Secondo profilo riguarda la prova liberatoria che ricade sulla Regione. Più precisamente, deve dimostrarsi che l’evento sia conseguenza del caso fortuito, richiedendosi la dimostrazione che la condotta tenuta dall’animale abbia operato come causa autonoma, eccezionale e non evitabile del danno.

E, dunque, come fattore del tutto imprevedibile e, come tale, slegato dalla sfera di controllo anche mediante l’impiego di idonee misure di gestione e tutela della fauna selvatica nonché dell’incolumità dei privati.

Ne discende una definizione di caso fortuito speculare a quella elaborata dalla giurisprudenza con riguardo alla fattispecie di cui all’art. 2051 c.c.; venendo qui in rilievo l’ipotesi di danni cagionati da anomalie di beni demaniali di ampia estensione, ove a rilevare è l’esigibilità da parte dell’ente pubblico di una condotta funzionalmente orientata a prevenire e/o scongiurare un pregiudizio[12].

In conclusione, venendo all’ultimo aspetto, gli Ermellini precisano come la Regione ben possa agire in rivalsa nei riguardi degli altri enti, indicandoli come responsabili.

Ma con una doverosa precisazione. Ovvero che tale azione non determinerà una modifica del criterio di individuazione del titolare (lato passivo) del rapporto dedotto in giudizio.

Di guisa che, con riguardo all’azione di rivalsa tra Regione ed ente (Provincia), possono assumere un ruolo centrale anche le questioni riguardanti il trasferimento o la delega di funzioni nonché l’effettività della delega medesima.


[1] Si veda art. 55, quinto comma, legge regionale 28 gennaio 2004, n. 10.

[2] L’art. 4-bis della legge regionale Abruzzo 23 giugno 2003, n. 1 statuisce che: “la Regione è responsabile per i danni causati da incidenti stradali, non altrimenti risarcibili, provocati dalla fauna selvatica nel territorio regionale durante la regolare circolazione veicolare lungo ogni strada aperta al pubblico transito, prevedendosi anche che l’indennizzo sia pari al 100% del danno, demandando, solo per l’accertamento dello stesso, le rispettive Province”.
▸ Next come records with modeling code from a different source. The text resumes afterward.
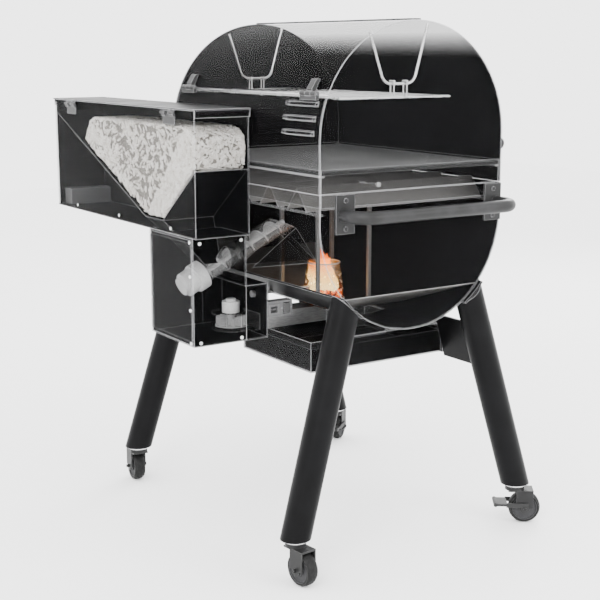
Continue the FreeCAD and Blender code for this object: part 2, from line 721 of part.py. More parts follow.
def blower():
    """Centrifugal blower under the cook box, and the duct to the fire pot."""
    centre = (fan_x, fan_y, fan_z)
    outer = rod("fan_scroll", 46, 40, centre)
    outlet = slab("fan_outlet", (duct_left + 1, duct_right - 1), (duct_rear, fan_y), (fan_z + 1, fan_z + 39))
    inner = rod("fan_scroll_void", 44, 36, (fan_x, fan_y, fan_z + 2))
    throat_x = (duct_left + 3, duct_right - 3)
    throat = slab("fan_outlet_void", throat_x, (duct_rear - 1, fan_y), (fan_z + 3, fan_z + 37))
    intake = rod("fan_intake", 22, 6, (fan_x, fan_y, fan_z - 2))
    shaft_hole = rod("fan_shaft_hole", 6, 6, (fan_x, fan_y, fan_z + 36))
    housing = cut("fan_housing_body", fuse("fan_outer", outer, outlet), inner, throat, intake, shaft_hole)
    node("fan_housing", housing)

    hub = rod("impeller_hub", 10, 26, (fan_x, fan_y, fan_z + 8))
    plate_disc = rod("impeller_disc", 38, 2, (fan_x, fan_y, fan_z + 8))
    blades = []
    for step in range(12):
        angle = 30 * step
        blade = doc.addObject("Part::Box", f"impeller_blade_{step}")
        blade.Length = 20
        blade.Width = 1.6
        blade.Height = 20
        spoke = Vector(17, 0, 0)
        turn = Rotation(Vector(0, 0, 1), angle)
        start = turn.multVec(spoke)
        slant = Rotation(Vector(0, 0, 1), angle + 24)
        put(blade, (fan_x + start.x, fan_y + start.y, fan_z + 9.5), slant)
        blades.append(blade)
    wheel = fuse("impeller_wheel", hub, plate_disc, *blades)
    bore = rod("impeller_bore", 3.05, 40, (fan_x, fan_y, fan_z + 4))
    node("fan_impeller", cut("impeller_body", wheel, bore))

    can = rod("fan_motor_can", 21, 26, (fan_x, fan_y, fan_z + 40))
    cap = rod("fan_motor_cap", 12, 6, (fan_x, fan_y, fan_z + 66))
    shaft = rod("fan_motor_shaft", 3, 32, (fan_x, fan_y, fan_z + 10))
    node("fan_motor", fuse("fan_motor_body", can, cap, shaft))

    t = 1.5
    duct = slab("duct_outer", (duct_left, duct_right), (duct_front, duct_rear), duct_z)
    duct_y = (duct_front + t, duct_rear + 1)
    void = slab("duct_void", (duct_left + t, duct_right - t), duct_y, (duct_z[0] + t, duct_z[1] - t))
    port = rod("duct_port", 17, 10, (pot_x, barrel_y, duct_z[1] - 6))
    node("air_duct", cut("duct_body", duct, void, port))


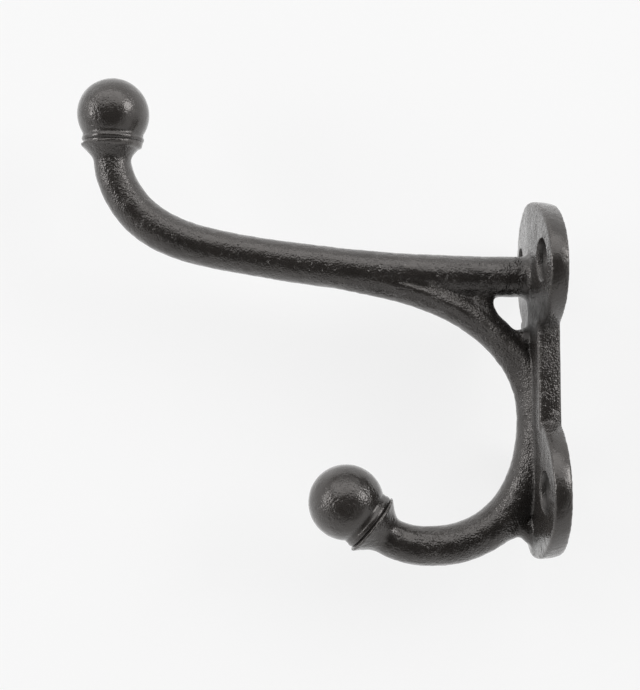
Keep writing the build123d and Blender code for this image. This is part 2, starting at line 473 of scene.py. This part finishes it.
def fill_creases(obj, rounds, share=0.5):
    """Cast fillets: where a vertex lies below the mean of its neighbours, measured along its
    normal, it moves part of the way there, so hollows fill and ridges stay."""
    mesh = obj.data
    mean = neighbour_mean(mesh)
    for _ in range(rounds):
        points = coordinates(mesh)
        move = mean(points) - points
        rise = np.einsum("ij,ij->i", move, normals(mesh))
        set_coordinates(mesh, points + share * np.where(rise > 0, 1.0, 0.0)[:, None] * move)


def relax(obj, rounds):
    """Evens out a mesh without shrinking it: one step towards the neighbours' mean, then one
    slightly larger step back."""
    mesh = obj.data
    mean = neighbour_mean(mesh)
    for step in (0.5, -0.52) * rounds:
        points = coordinates(mesh)
        set_coordinates(mesh, points + step * (mean(points) - points))


def lattice_noise(points, cell, seed):
    """Smooth noise from -1 to 1: random values on a lattice of the given cell, blended between
    the eight corners around a point by smoothstep weights."""
    low = points.min(axis=0) - cell
    q = (points - low) / cell
    k = np.floor(q).astype(int)
    t = q - k
    t = t * t * (3 - 2 * t)
    values = np.random.default_rng(seed).uniform(-1, 1, k.max(axis=0) + 2)
    total = np.zeros(len(points))
    for dx in (0, 1):
        for dy in (0, 1):
            for dz in (0, 1):
                corner = np.array([dx, dy, dz])
                weight = np.prod(np.where(corner, t, 1 - t), axis=1)
                total += weight * values[tuple((k + corner).T)]
    return total


def roughen(obj, layers, strength=None):
    """Moves each vertex along its normal by the sum of noise layers (cell, height), in
    millimetres, times the strength that the vertex is given."""
    mesh = obj.data
    points = coordinates(mesh) / MM
    normal = normals(mesh)
    height = sum(h * lattice_noise(points, cell, SEED + i) for i, (cell, h) in enumerate(layers))
    if strength is not None:
        height = height * strength(points, normal)
    set_coordinates(mesh, (points + height[:, None] * normal) * MM)


def applied(obj, kind, **settings):
    """Puts a modifier on the object and replaces its mesh by the result."""
    modifier = obj.modifiers.new(kind.lower(), kind)
    for key, value in settings.items():
        setattr(modifier, key, value)
    evaluated = obj.evaluated_get(bpy.context.evaluated_depsgraph_get())
    result = bpy.data.meshes.new_from_object(evaluated)
    obj.modifiers.clear()
    obj.data = result


def shade_smooth(obj):
    obj.data.polygons.foreach_set("use_smooth", np.ones(len(obj.data.polygons), bool))
    obj.data.update()


# --- the casting --------------------------------------------------------------------------


def strut_crest(points, normal):
    """1 within 0.6 mm of the strut's crest, falling to 0 at 1.5 mm, on the sides that face along X:
    there the crest gets more grit and a painted highlight. The distance is to the nearest of the
    lines that join the crest's points."""
    nearest = np.full(len(points), np.inf)
    for start, end in zip(STRUT_CREST[:-1], STRUT_CREST[1:]):
        start, step = np.array(start), np.subtract(end, start)
        share = np.clip((points[:, 1:] - start) @ step / (step @ step), 0, 1)
        apart = np.linalg.norm(points[:, 1:] - start - share[:, None] * step, axis=1)
        nearest = np.minimum(nearest, apart)
    return rising(np.abs(normal[:, 0]), 0.35, 0.6) * rising(nearest, 1.5, 0.6)


def grit_of(points, normal):
    """How coarse the sand has left each place. On bars it goes from FLANK_GRIT on the flanks,
    where the mould was drawn off, to 1 on the sides that face along X. It is 1.3 times that near
    the wall, and higher on the strut's crest. The lower ear's front is coarser in its middle."""
    x, y, z = points.T
    on_plate = y > -RIM - 1.3
    side = np.abs(normal[:, 1]) < 0.6
    bridge_side = on_plate & side & (np.abs(z) < 13.5) & (np.abs(x) > BRIDGE_HALF_WIDTH - 1.5)
    rim = on_plate & side & ~bridge_side & (np.abs(x) > 5.6)
    end = rising(np.abs(normal[:, 2]), 0.75, 0.9)
    rim_grit = RIM_GRIT + (RIM_END_GRIT - RIM_GRIT) * end
    upper_front = on_plate & ~side & (z > 0)
    lower_front = on_plate & ~side
    lower_grit = LOWER_FRONT_GRIT + rising(np.abs(x), 6, 4)
    near_wall = np.where(y > -30, 1.3, 1.0)
    facing = rising(np.abs(normal[:, 0]), 0.45, 0.75)
    bar_grit = (FLANK_GRIT + (1 - FLANK_GRIT) * facing) * near_wall
    return np.select(
        [bridge_side, rim, upper_front, lower_front],
        [BRIDGE_GRIT, rim_grit, UPPER_FRONT_GRIT, lower_grit],
        bar_grit + CREST_GRIT * strut_crest(points, normal),
    )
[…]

[3] L’impostazione tradizionale ricostruiva la fauna selvatica in termini di “res nullius”, con impossibilità di risarcimento per danni e/o pregiudizi provocati dalla stessa.
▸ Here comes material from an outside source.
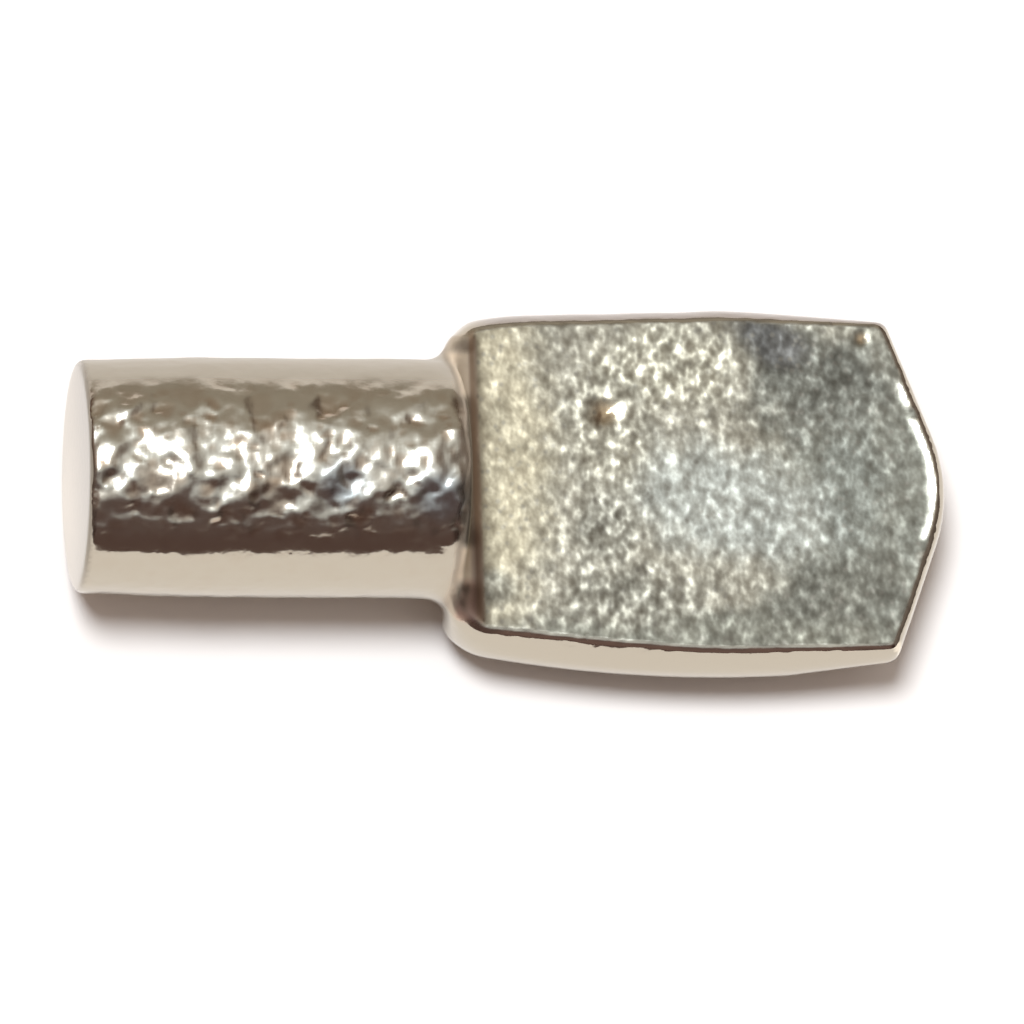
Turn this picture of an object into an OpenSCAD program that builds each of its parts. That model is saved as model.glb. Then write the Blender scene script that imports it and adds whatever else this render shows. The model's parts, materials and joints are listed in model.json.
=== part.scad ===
// Spade shelf support pin, cold formed from one length of round wire.
// The wire's round end is the pin that enters the hole in the cabinet side.
// The other end is pressed to a flat, barrel-edged head that carries the shelf.
// +X runs along the pin's axis towards the nose, and +Z is up, out of the flat face.
// The origin is where the pin's axis meets the plane of the shoulder.

/* [Pin] */
// Diameter of the pin
pin_d = 6.35; // [5:0.05:7]
// Length of the pin, from its free end to the shoulder
pin_len = 10.05; // [7:0.05:16]
// Length of the lead-in, where the pin narrows a little towards its free end
lead_len = 3; // [1:0.1:4]
// How much smaller the radius is at the start of the lead-in
lead_drop = 0.09; // [0.04:0.01:0.3]
// Rounding of the edge of the free end
end_r = 0.2; // [0.1:0.05:0.5]

/* [Head] */
// Length of the head, from the shoulder to the nose
head_len = 13.4; // [12:0.1:18]
// Greatest width of the head, over its barrelled sides
head_w = 10; // [9:0.05:13]
// Thickness of the head where the shelf sits
head_t = 2.35; // [1.8:0.05:3]
// Distance from the shoulder to the widest place
crest_x = 6.8; // [4:0.1:8]
// Plan radius of the long sides
side_r = 36; // [25:1:80]
// Plan radius of the two shoulder corners
shoulder_r = 1.2; // [0.8:0.05:1.6]
// Radius of the barrelled edge, seen in section
barrel_r = 1.8; // [1.6:0.05:3]
// Height of the head's flat underside above the pin's underside
belly_lift = 0.825; // [0.6:0.025:1.2]
// Distance from the shoulder to the end of the flat underside
belly_len = 9.1; // [6:0.1:10]

/* [Step] */
// Distance from the shoulder to the wall where the pin drops to the flat face
wall_x = 0.1; // [0:0.05:0.5]
// Fillet between that wall and the flat face
wall_fillet = 0.95; // [0.6:0.05:1.5]
// Slope of the fillet where it meets the flat face in a crisp line
crease_a = 20; // [5:1:30]
// Rounding of the pin's edge at the top of the wall
edge_r = 0.5; // [0.2:0.05:0.8]
// Fillet of the neck, between the pin and the shoulder
neck_r = 0.65; // [0.2:0.05:0.7]

/* [Tip] */
// Thickness of the head at its tip
tip_t = 1.4; // [0.8:0.05:1.7]
// Width of the flat face at the corners of the tip
tip_w = 8.9; // [6:0.05:9.6]
// How far the edge bulges past the flat face at the tip
tip_bulge = 0.2; // [0.1:0.02:0.4]
// Plan radius of the nose
nose_r = 4.2; // [2:0.1:6]
// Slope of the nose's two flanks, in degrees
flank_a = 20.5; // [10:0.5:30]
// Plan radius of the two corners of the tip
corner_r = 0.3; // [0.1:0.05:0.6]

/* [Hidden] */
$fn = 96;

pin_r = pin_d / 2;
belly_z = -pin_r + belly_lift;
face_z = belly_z + head_t;
side_c = [crest_x, head_w / 2 - side_r];
nose_c = [head_len - nose_r, 0];
fillet_c = [wall_x + wall_fillet, face_z + wall_fillet * cos(crease_a)];
face_x = fillet_c.x - wall_fillet * sin(crease_a);

// Steps along a corner, along a side or the nose, and down the barrelled edge
corner_steps = 8;
side_steps = 12;
barrel_steps = 16;
// Steps along the rounding of the pin's edge and along the fillet of the neck
edge_steps = 6;
neck_steps = 5;
// How far a solid is carried into the one that it joins
lap = 0.1;
// How far the ends of the neck's fillet sink below the faces that they meet
sink = 0.02;
// Smallest plan radius of a corner where an outline is drawn in past it
sharp_r = 0.05;
// Slope at which the barrelled edge ends, above the flat face
crown_a = 25;

function arc(c, r, a0, a1, n) =
    [for (i = [0:n]) let (a = a0 + (a1 - a0) * i / n) c + r * [cos(a), sin(a)]];

// One side of the thick part's outline, from the flat shoulder round its corner and along the side,
// where the side is drawn in by inset
function seat_side(inset) =
    let (
        r = max(shoulder_r - inset, sharp_r),
        y = side_c.y + sqrt(pow(side_r - inset - r, 2) - pow(crest_x - r, 2)),
        a = atan2(y - side_c.y, r - side_c.x),
        end_a = acos((belly_len - crest_x) / (side_r - inset))
    )
    concat(arc([r, y], r, 180, a, corner_steps), arc(side_c, side_r - inset, a, end_a, side_steps));

// Where a flank of the nose meets the side of the tip, drawn in by inset
function tip_corner(inset) =
    let (y = tip_w / 2 + tip_bulge - inset)
    [nose_c.x + (nose_r - inset) / cos(flank_a) - y * tan(flank_a), y];

// One side of the tip's outline, drawn in by inset: half the nose, a flank and a corner
function tip_side(inset) =
    let (r = max(corner_r - inset, sharp_r))
    concat(
        arc(nose_c, nose_r - inset, 0, flank_a, side_steps),
        arc(tip_corner(inset + r), r, flank_a, 90, corner_steps)
    );

// [height, inset] down a barrelled edge of radius r whose widest line is at height z
function barrel(z, r, a0, a1) =
    [for (i = [0:barrel_steps]) let (a = a0 + (a1 - a0) * i / barrel_steps)
        [z + r * cos(a), r * (1 - sin(a))]];

seat_levels = barrel(face_z - head_t / 2, barrel_r, crown_a, 180 - acos(head_t / 2 / barrel_r));
tip_r = (pow(tip_t / 2, 2) + pow(tip_bulge, 2)) / (2 * tip_bulge);
tip_a = acos(tip_t / 2 / tip_r);
tip_levels = barrel(face_z - tip_t / 2, tip_r, tip_a, 180 - tip_a);

rim_points = [
    for (side = [-1, 1]) each [
        for (level = seat_levels, p = seat_side(level[1])) [p.x, side * p.y, level[0]],
        for (level = tip_levels, p = tip_side(level[1])) [p.x, side * p.y, level[0]]
    ]
];

// The pressed head before its face is struck: the convex skin of its barrelled edges,
// drawn up to the upper half of the pin's end
module forged_head() {
    hull() {
        polyhedron(rim_points, [[for (i = [0:len(rim_points) - 1]) i]]);
        intersection() {
            rotate([0, 90, 0]) cylinder(h = wall_x, r = pin_r - edge_r - lap, $fn = 48);
            translate([0, -pin_r, face_z]) cube([wall_x, pin_d, pin_r]);
        }
    }
}

// The punch that strikes the flat face and leaves the wall with its fillet
module punch() {
    rotate([90, 0, 0]) linear_extrude(2 * head_w, center = true) {
        translate([face_x, face_z]) square([head_len, pin_d]);
        translate([wall_x, fillet_c.y]) square([head_len, pin_d]);
        intersection() {
            translate(fillet_c) circle(wall_fillet);
            translate([wall_x, face_z]) square(2 * wall_fillet);
        }
    }
}

module pin() {
    tip_radius = pin_r - lead_drop;
    rotate([0, 90, 0]) rotate_extrude() {
        polygon([
            [0, -pin_len],
            [tip_radius - end_r, -pin_len],
            [tip_radius, end_r - pin_len],
            [pin_r, lead_len - pin_len],
            each arc([pin_r - edge_r, wall_x - edge_r], edge_r, 0, 90, edge_steps),
            [0, wall_x]
        ]);
        translate([tip_radius - end_r, end_r - pin_len]) circle(end_r);
    }
}

// The fillet of the neck: a ring that ends at the height of the head's own skin.
// Its first and last steps run on at their slope into the pin and the shoulder.
module neck() {
    step_a = 90 / neck_steps;
    run = sink / tan(step_a / 2);
    intersection() {
        translate([-neck_r, 0, 0]) forged_head();
        rotate([0, 90, 0]) rotate_extrude() polygon([
            [pin_r - lap, -neck_r - run],
            [pin_r - sink, -neck_r - run],
            each arc([pin_r + neck_r, -neck_r], neck_r, 180 - step_a, 90 + step_a, neck_steps - 2),
            [pin_r + neck_r + run, sink],
            [pin_r + neck_r + run, lap],
            [pin_r - lap, lap]
        ]);
    }
}

module shelf_pin() {
    color([0.72, 0.69, 0.62]) {
        difference() {
            forged_head();
            punch();
        }
        pin();
        neck();
    }
}

shelf_pin();
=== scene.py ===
"""The looks of the shelf support pin: pitted nickel plate over cold formed steel, on a white table."""
import json
import math

import bpy
import numpy as np
from mathutils import Matrix, Vector, noise


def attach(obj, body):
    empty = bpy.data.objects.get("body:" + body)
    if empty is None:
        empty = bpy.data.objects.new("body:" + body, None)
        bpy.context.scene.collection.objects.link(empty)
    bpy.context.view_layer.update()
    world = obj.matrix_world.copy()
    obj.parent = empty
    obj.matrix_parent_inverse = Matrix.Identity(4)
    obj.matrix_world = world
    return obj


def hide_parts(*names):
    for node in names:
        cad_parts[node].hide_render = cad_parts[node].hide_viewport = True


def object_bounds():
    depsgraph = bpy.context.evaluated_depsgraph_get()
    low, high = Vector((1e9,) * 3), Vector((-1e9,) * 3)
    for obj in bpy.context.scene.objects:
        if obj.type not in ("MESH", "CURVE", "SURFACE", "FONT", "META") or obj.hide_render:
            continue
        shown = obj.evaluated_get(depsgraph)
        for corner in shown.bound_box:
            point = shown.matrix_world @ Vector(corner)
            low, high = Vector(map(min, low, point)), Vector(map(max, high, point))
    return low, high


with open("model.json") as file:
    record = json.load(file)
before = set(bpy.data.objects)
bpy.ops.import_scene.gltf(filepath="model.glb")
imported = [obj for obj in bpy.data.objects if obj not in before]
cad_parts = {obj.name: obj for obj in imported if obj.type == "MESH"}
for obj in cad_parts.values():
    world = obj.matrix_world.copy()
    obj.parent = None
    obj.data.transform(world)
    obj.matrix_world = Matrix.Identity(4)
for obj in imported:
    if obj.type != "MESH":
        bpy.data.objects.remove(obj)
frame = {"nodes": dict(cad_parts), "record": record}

MM = 0.001
NODE = "shelf_pin"
CAD_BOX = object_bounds()
MOUNTS = {m["name"]: m for m in frame["record"]["mounts"]}
PIN_R = MOUNTS["pin"]["dims"]["r_mm"]
FACE_Z = MOUNTS["shelf_seat"]["pos_m"][2] / MM
NOSE_X = CAD_BOX[1].x / MM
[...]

[4] Sul punto, in combinato disposto con l’art. 5 della Legge n. 968 del 27 dicembre 1977 va posto l’art. 117 Costituzione, laddove la Carta Costituzionale già riconosce competenza in tema di caccia alle Regioni, discorrendo di funzioni legislative.

[5] Cfr. Cass. sez. III, ord.  n. 5722/2019; Cass. n. 9276/2014; Cass. n. 24547/2009; Cass. n. 27673/2008.

[6] Cfr. Corte Costituzionale, ord. 4 gennaio 2001, n. 4.

[7] Principio, quest’ultimo, che presenta una rilevanza estesa, atteso che la sua regolamentazione si rinviene tanto in disposizioni di carattere costituzionale quanto in previsioni di ordine europeo.

[8] La responsabilità della Regione veniva ad essere riconosciuta anche laddove la stessa avesse delegato le sue attribuzioni agli enti provinciali; ciò sull’assunto che la delega di funzioni non fa venir meno la titolarità di tali poteri e deve essere esercitata nell’ambito delle direttive impartite dall’ente delegante (sul punto vengono riportati in sentenza tali orientamenti pregressi: Cass. Sez. III, n. 4202/2011; Cass., Sez. III, n. 23095/2010; Cass., Sez. III, n. 467/2009; Cass., Sez. III, n. 8953/2008).

[9] Sul punto si vedano: Cass., Sez. 6-3, ord. n. 23151/2019; Cass., Sez. III, ord. n. 18952/2017; Cass., sez. III, n. 12727/2016.

[10] In proposito, Cassazione, Sez. III, n. 11785/2017.

[11] Orientamenti giurisprudenziali costanti concordano nel ritenere che sia operativo il criterio normativamente sancito dal disposto di cui all’art. 2054, primo comma, c.c. Al riguardo, nella sentenza in commento vengono riportati i seguenti precedenti: Cass., Sez. III, n. 4373/2016; Cass., Sez. III, n. 11780/2002.

[12] Sul punto, i giudici riportano tali pronunce: Cass., Sez. III, n. 16295/2019; Cass., Sez. III, n. 6326/2019; Cass., ord. n. 1725/2019.